Adaptive algorithms for hypertext clustering
Vlajic, Natalija J.
Artificial neural networks (ANNs) based on unsupervised learning have a powerful ability to organize themselves to learn categories of patterns, and then to recognize subsequent patterns in terms of learned categories. However, a number of results obtained, and presented in this work, show that some ANN algorithms, such as the self-organizing map (SOM) algorithm and hard competitive learning (HCL), produce results dependent on the input data distribution density, and therefore may not be appropriate for document clustering tasks.
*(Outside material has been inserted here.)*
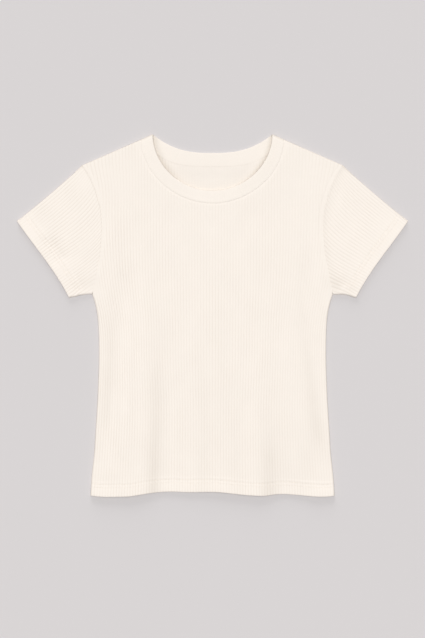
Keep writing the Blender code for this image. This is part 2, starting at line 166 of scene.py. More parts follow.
# What differs between the sleeves on the picture's right, 1, and on its left, -1
SLEEVE_SEAM_RELIEF = {
    1: ((5, 4, -0.22), (0, 0.6, -0.08)),
    -1: ((0, 4, -0.12), (0, 0.6, -0.08)),
}
SLEEVE_SEAM_SLOPE = {1: 0.2, -1: 0}
# Painted shade beside the armhole's seam, on each sleeve
SLEEVE_SEAM_SHADE = {1: ((0, 12, 0.2),), -1: ((0.8, 1, 0.4),)}
SLEEVE_SEAM_FADE = {1: 60, -1: 10}
SLEEVE_RIB_HEIGHT = {1: 0.85, -1: 0.6}
SLEEVE_RIB_TONE = {1: 0.9, -1: 1.27}
# Painted light along the cuff on the picture's left, as a painted shade below zero
CUFF_PAINTED_SHADE = {1: 0, -1: -0.07}

# How the body's ribs run. The armholes and the side seams cut the outer ones, so these are
# half widths of the whole set: (y, from_the_middle's_pitch, at_the_outer_rib, power)
RIB_RUN = (
    (-272, 181.5, 181.7, 2),
    (-200, 180.4, 176.5, 2),
    (-140, 181.3, 172.8, 2),
    (-90, 189.2, 170.8, 2),
    (-60, 193.6, 170.1, 2),
    (-25, 194.5, 171, 2),
    (0, 194.5, 174.5, 2),
    (30, 194.5, 181, 2.2),
    (60, 194.5, 187, 2.5),
    (100, 194.5, 192, 3),
    (150, 194.5, 195.5, 4),
    (185, 194.5, 197, 6),
    (227, 194.5, 216, 6),
    (272, 194.5, 226, 6),
)
# Half widths: (y, half_width)
SIDE_EDGE = (
    (-272, 183.3),
    (-241, 181.3),
    (-205, 177.4),
    (-169, 175.2),
    (-133, 172.9),
    (-106, 171.7),
    (-60, 170.4),
    (-25, 170.9),
    (-7, 171.9),
    (8, 174),
    (17, 176),
    (25, 178.2),
    UNDERARM[::-1],
)
ARMHOLE = (
    UNDERARM[::-1],
    (43, 178.6),
    (56, 175.8),
    (74, 172.5),
    (91, 168.8),
    (109, 167.3),
    (125, 165.8),
    (143, 166.2),
    (161, 168),
    (175, 171.8),
    (190, 176.3),
    (204, 182.3),
    (215, 188.3),
    SHOULDER_POINT[::-1],
)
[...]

On the other hand, a modified adaptive resonance theory (ART2) is shown to overcome the main drawbacks of the SOM and HCL, and provide perfectly stable multi-hierarchical clustering. Moreover, ART2 in conjunction with competitive Hebbian learning (CHL) exhibits a very interesting ability to preserve the topology of input data, and enable the retrieval of related or relevant groups of documents. The main problem of combined hyper-text clustering is regarding the requirement for the multi-space representation of Web documents. The adaptive hypertext clustering (AHC) algorithm, based upon the modified ART2, is shown to successfully cope with this problem, and depending on the required mode of operation may produce either pure text-based, hyper dimension-based, or combined hypertext clustering. (Abstract shortened by UMI.)